The 2009 High Mountain Hay Fever Bluegrass Festival was a huge success. The festival earned a record-setting amount for the Wet Mountain Valley Health Clinic and Montana’s unparalleled salesmanship at our sponsor booth generated a lot of serious interest in our first crop of USDA certified organic cattle. At the MMR booth we sold raffle tickets for a quarter of our grass-finished beef at $1 a chance; this year we collected over $230 to donate to the clinic. Our winner was actually clinic director John Wallestad, pictured with cattle manager Montana Canterbury, who will receive his
beef this August. We did get some rain during the festival, but the weather could not take away from the spectacular scenery of the Sangres or the beautiful sunsets each evening. Even the performers, who have been traveling all over the U.S. this summer playing at various events, couldn’t help but comment on how the site for this event is truly a piece of heaven on Earth. 

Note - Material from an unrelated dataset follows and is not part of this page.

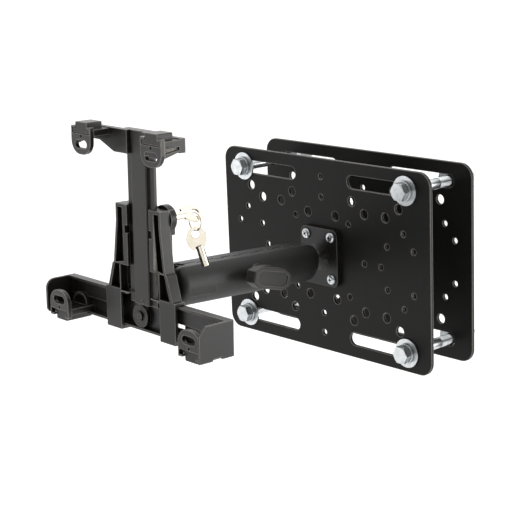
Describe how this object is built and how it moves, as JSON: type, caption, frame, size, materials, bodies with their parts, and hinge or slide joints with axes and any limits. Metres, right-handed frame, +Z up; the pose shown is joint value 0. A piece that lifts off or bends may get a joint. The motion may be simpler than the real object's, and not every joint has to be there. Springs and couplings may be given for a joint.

Back on the ranch summer has reached full swing. The daily temperature has been in the 80s-90s with those perfect cool evenings just perfect for sleeping. Our first cutting of alfalfa is baled and stacked and the grass hay is already mowed and raked. The cookhouse has been re-stained and looks beautiful; if the
rain continues to just move through we will be able to complete the manager’s homes as well.
The garden is having its most productive year to date. The annual bed is bursting with lettuce, radishes, spinach, potatoes, zucchini and more while the herb bed has crossed over its borders and filled itself and most of the paths with an incredible variety of cooking and medicinal herbs. The hollyhocks are just now blooming, and their huge blossoms add a goregeous splash of color to the garden. The
strawberries have finished producing but have been replaced by the cherry trees. We have three tart cherry trees that are producing gallons upon gallons of cherries ripe for the picking, and the numerous currant and goosberries bushes are doing their best to out-produce each other. The grape arbor has turned into a dark green tunnel, a perfect entrance into the garden, and the neighboring raspberry bushes are already putting out their first few sun-ripened fruits. It is a beautiful and tasty time to visit the MMR permaculture garden and take home some produce to share with friends and neighbors.